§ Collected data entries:
▼

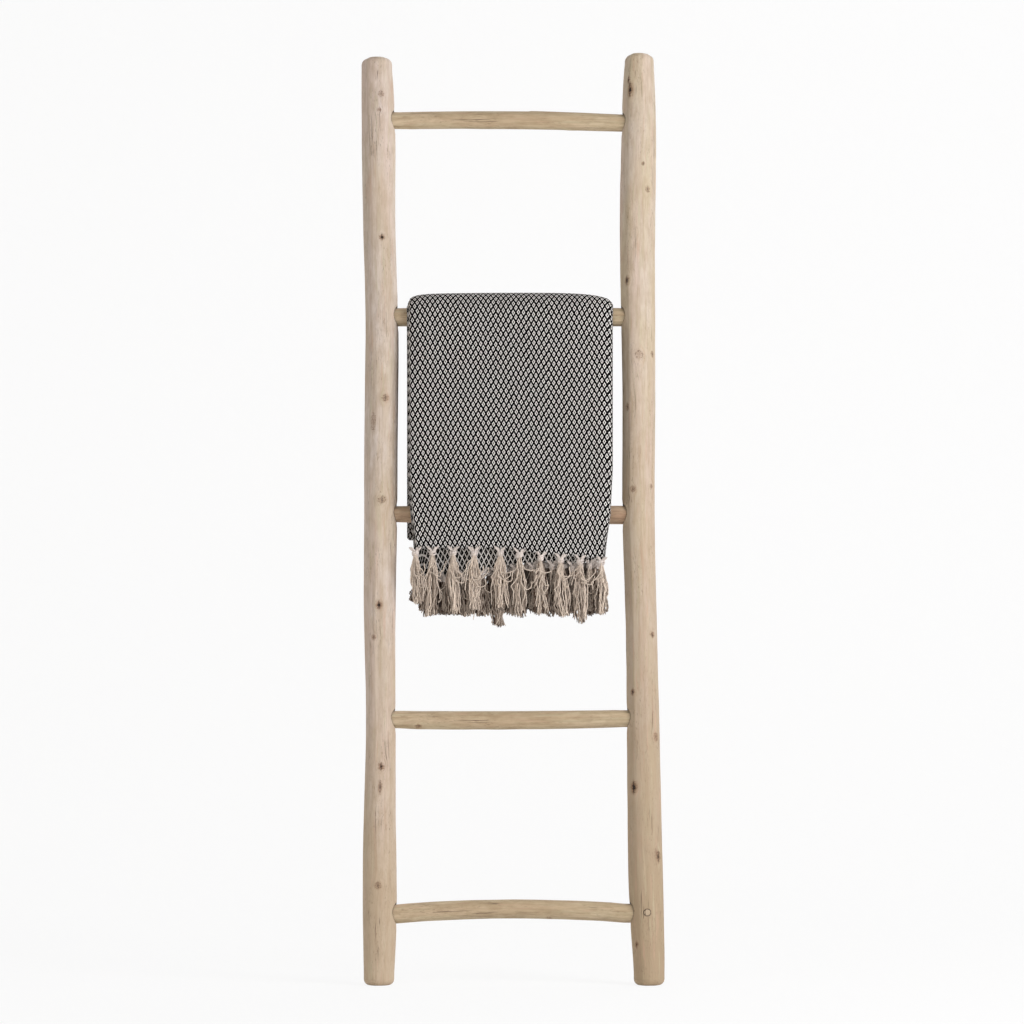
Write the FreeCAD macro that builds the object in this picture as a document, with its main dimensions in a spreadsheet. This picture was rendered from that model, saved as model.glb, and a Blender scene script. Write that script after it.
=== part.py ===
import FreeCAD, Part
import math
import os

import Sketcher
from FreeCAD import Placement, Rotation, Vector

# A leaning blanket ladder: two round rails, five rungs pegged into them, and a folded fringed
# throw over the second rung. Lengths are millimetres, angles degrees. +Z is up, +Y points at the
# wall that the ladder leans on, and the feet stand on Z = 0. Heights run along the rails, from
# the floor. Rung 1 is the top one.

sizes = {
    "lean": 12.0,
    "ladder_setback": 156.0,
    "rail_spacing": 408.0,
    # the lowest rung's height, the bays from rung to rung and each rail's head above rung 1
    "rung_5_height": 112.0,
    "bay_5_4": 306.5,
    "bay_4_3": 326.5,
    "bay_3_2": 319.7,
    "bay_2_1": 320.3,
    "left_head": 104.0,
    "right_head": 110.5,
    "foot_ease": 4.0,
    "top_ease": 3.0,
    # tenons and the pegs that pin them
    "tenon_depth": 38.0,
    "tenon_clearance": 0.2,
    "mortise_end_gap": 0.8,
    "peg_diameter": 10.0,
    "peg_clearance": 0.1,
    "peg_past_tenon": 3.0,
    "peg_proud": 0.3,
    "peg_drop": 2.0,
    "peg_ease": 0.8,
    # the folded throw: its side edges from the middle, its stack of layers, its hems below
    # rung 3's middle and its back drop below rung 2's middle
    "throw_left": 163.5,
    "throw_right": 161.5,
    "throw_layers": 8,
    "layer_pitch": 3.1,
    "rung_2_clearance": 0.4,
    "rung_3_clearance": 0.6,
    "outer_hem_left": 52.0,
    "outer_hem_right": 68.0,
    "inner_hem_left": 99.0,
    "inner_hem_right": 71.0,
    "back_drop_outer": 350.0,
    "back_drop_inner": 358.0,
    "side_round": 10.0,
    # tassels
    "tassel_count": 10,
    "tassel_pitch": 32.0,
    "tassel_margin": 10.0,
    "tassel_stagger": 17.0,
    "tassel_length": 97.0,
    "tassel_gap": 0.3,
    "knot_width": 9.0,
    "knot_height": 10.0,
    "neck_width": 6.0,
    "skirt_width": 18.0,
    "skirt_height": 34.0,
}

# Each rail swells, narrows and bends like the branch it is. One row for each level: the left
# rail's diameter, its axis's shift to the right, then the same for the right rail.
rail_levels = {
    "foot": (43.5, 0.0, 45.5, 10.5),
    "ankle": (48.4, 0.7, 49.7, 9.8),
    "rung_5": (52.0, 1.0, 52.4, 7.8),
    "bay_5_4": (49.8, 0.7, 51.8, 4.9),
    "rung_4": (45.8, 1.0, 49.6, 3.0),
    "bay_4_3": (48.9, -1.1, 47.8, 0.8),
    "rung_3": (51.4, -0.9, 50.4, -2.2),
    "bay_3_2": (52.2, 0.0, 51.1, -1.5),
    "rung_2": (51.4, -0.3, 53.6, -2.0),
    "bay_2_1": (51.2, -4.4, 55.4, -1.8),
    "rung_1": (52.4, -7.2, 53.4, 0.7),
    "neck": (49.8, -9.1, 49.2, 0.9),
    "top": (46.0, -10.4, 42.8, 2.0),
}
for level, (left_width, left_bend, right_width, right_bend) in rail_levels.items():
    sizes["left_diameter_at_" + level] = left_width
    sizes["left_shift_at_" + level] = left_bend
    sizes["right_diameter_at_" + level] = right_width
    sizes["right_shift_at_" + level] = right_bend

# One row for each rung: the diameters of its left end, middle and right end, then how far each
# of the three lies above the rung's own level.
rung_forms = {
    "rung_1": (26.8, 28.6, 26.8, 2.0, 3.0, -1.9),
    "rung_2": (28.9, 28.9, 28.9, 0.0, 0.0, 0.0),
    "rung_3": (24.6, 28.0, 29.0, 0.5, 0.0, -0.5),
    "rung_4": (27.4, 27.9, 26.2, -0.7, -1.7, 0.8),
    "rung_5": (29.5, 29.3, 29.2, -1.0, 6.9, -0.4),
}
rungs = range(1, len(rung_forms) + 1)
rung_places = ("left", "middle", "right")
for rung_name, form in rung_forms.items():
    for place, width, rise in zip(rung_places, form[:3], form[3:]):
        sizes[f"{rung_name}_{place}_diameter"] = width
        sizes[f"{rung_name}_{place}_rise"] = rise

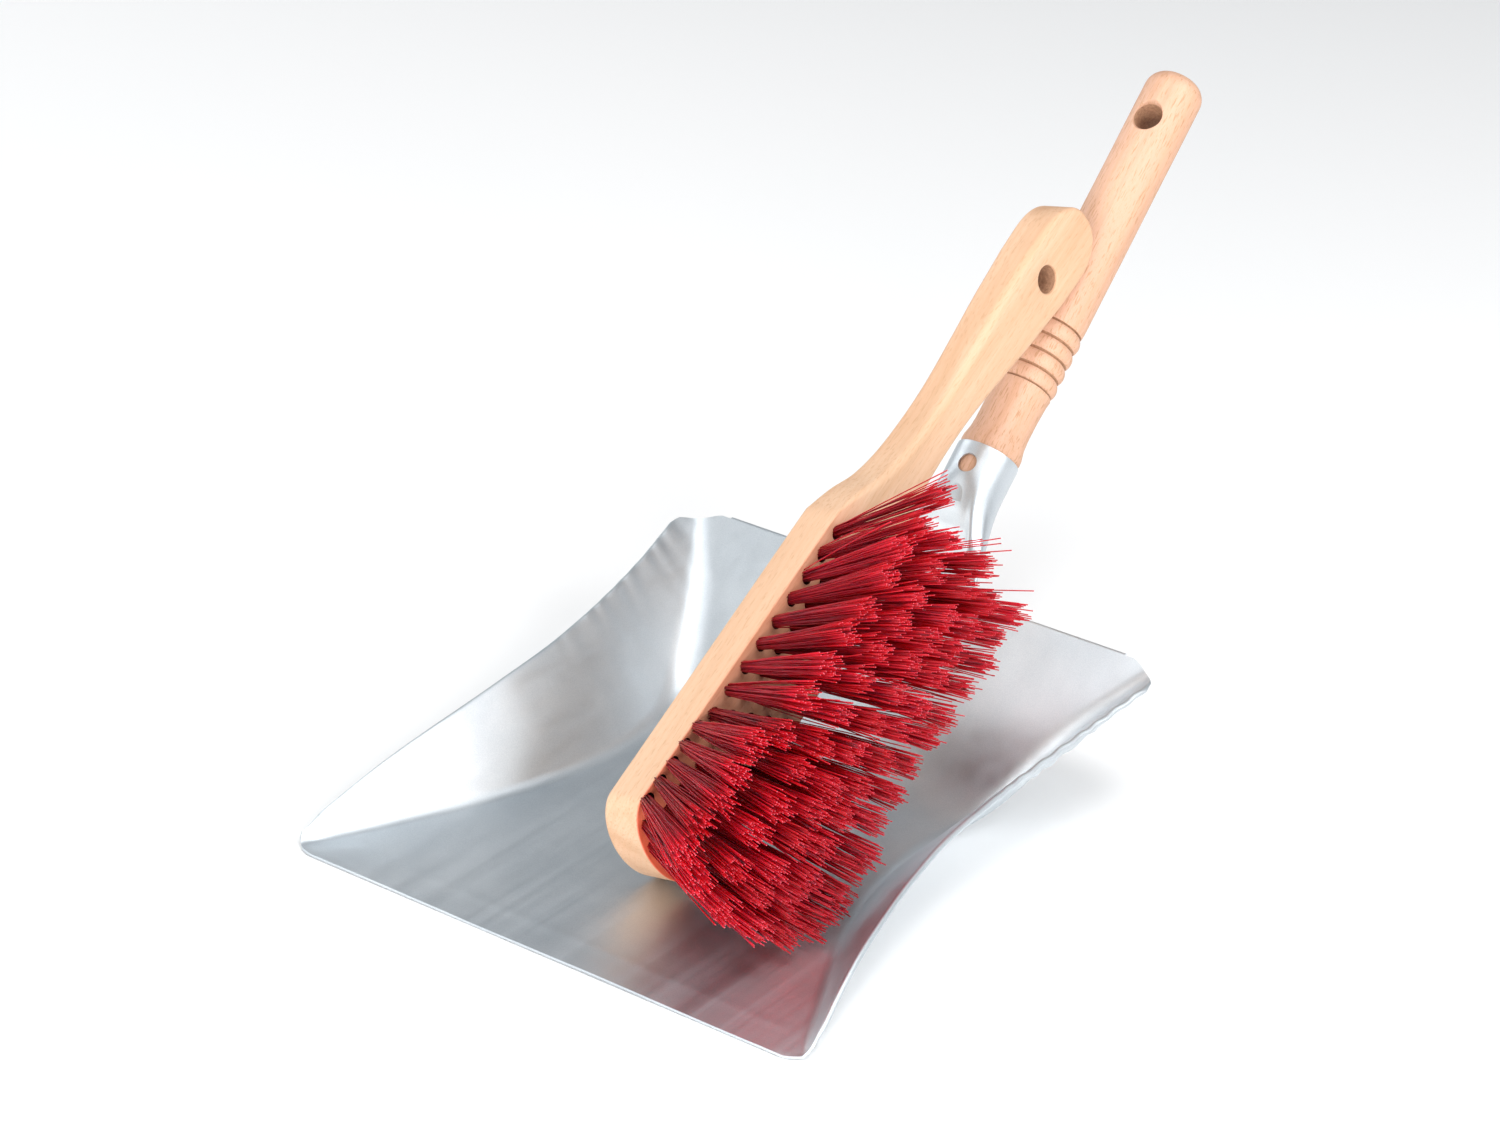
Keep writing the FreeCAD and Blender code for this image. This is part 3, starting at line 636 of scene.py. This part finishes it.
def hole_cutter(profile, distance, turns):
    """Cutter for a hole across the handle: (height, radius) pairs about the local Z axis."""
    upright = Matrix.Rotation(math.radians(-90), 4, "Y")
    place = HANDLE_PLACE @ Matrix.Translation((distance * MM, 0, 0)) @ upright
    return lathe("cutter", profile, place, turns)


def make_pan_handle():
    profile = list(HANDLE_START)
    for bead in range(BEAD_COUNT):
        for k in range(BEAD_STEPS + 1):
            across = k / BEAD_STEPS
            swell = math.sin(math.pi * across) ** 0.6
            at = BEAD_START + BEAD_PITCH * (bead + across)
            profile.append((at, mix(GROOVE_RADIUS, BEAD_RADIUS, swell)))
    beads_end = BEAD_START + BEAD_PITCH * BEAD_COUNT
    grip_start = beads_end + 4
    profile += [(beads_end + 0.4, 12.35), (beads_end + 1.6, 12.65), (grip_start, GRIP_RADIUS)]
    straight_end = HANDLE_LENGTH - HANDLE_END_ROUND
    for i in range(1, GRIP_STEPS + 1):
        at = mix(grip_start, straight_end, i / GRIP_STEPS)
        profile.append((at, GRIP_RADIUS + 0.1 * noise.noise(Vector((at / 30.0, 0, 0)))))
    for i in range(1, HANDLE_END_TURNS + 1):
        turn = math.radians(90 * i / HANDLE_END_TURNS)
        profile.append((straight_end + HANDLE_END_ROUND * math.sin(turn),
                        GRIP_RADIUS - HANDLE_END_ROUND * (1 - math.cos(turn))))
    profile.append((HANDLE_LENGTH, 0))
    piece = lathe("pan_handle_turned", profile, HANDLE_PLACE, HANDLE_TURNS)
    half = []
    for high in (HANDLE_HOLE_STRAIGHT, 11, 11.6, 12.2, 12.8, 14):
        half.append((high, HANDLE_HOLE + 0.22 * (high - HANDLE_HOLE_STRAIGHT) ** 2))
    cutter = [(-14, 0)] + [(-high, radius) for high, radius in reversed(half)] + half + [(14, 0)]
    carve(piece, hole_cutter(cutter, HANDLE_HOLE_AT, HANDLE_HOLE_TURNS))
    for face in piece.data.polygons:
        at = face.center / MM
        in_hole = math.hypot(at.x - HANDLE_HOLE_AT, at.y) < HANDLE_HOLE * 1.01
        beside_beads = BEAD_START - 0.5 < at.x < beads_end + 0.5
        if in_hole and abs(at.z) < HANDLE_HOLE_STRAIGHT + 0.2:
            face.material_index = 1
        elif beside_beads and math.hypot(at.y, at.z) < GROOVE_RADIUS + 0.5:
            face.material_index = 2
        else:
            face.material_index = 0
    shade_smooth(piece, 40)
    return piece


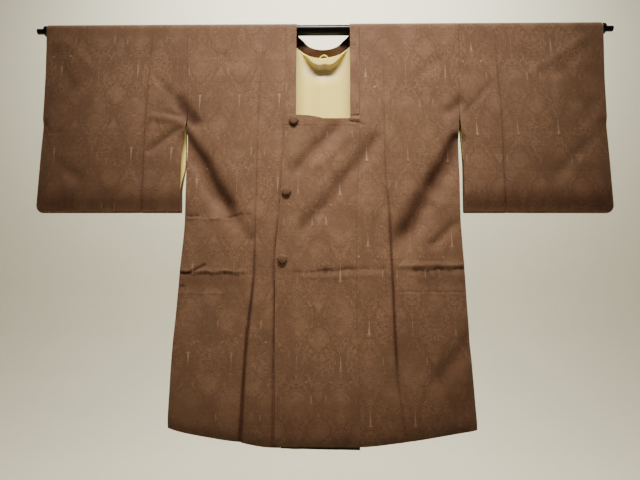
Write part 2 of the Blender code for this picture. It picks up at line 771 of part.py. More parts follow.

▲

Look through the material above and pick out each line holding the word "this".

Write the FreeCAD macro that builds the object in this picture as a document, with its main dimensions in a spreadsheet. This picture was rendered from that model, saved as model.glb, and a Blender scene script. Write that script after it.
Keep writing the FreeCAD and Blender code for this image. This is part 3, starting at line 636 of scene.py. This part finishes it.
Write part 2 of the Blender code for this picture. It picks up at line 771 of part.py. More parts follow.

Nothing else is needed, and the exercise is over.